◆ **YOUR INSTRUCTIONS**: Pick out each line below containing "import".

◆ **DATASET ENTRIES**:

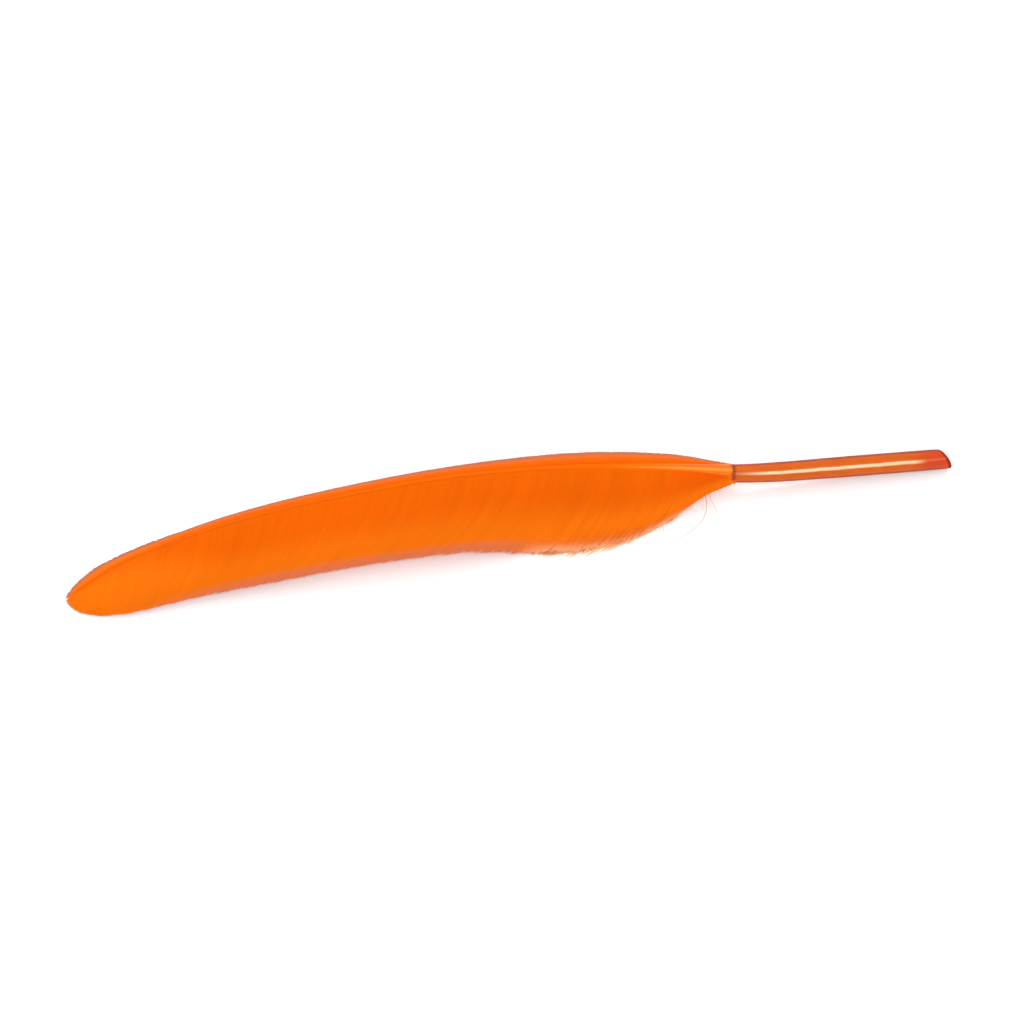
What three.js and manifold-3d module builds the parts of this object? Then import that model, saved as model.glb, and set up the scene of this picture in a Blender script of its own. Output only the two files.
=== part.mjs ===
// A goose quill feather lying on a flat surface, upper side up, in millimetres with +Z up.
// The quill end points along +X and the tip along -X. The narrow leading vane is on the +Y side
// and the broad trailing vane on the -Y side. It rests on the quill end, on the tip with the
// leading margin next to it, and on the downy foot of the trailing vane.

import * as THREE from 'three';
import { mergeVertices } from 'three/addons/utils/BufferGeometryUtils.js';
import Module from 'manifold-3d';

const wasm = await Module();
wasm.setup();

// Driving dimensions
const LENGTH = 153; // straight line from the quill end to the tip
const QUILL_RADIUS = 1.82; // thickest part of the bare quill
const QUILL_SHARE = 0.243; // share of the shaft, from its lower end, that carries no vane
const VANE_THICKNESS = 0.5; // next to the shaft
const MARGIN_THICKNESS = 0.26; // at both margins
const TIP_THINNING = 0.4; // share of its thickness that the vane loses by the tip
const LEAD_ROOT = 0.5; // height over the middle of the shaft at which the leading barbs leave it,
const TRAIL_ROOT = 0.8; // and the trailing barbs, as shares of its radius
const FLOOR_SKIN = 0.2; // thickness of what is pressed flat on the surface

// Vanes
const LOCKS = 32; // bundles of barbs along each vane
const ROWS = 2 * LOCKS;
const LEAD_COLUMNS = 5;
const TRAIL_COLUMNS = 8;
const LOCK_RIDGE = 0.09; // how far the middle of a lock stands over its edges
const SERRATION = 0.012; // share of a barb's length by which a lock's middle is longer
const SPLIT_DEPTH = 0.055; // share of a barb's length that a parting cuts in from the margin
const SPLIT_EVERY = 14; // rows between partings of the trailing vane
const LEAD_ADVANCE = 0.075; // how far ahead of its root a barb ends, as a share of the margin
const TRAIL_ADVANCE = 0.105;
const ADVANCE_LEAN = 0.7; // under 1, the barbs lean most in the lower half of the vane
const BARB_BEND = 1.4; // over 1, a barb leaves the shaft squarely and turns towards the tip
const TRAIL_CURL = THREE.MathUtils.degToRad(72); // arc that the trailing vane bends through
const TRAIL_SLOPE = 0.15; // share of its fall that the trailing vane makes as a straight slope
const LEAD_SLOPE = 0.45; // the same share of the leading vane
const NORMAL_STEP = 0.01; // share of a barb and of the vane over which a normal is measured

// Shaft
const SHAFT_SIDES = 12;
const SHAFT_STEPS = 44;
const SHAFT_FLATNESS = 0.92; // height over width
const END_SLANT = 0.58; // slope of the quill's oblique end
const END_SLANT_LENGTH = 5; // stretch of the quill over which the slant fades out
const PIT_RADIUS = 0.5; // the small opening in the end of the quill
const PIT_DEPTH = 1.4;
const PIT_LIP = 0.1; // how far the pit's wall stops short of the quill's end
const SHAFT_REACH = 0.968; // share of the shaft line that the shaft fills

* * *

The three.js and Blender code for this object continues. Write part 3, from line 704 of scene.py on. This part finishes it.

◆ **REPLY**:
What three.js and manifold-3d module builds the parts of this object? Then import that model, saved as model.glb, and set up the scene of this picture in a Blender script of its own. Output only the two files.
import * as THREE from 'three';
import { mergeVertices } from 'three/addons/utils/BufferGeometryUtils.js';
import Module from 'manifold-3d';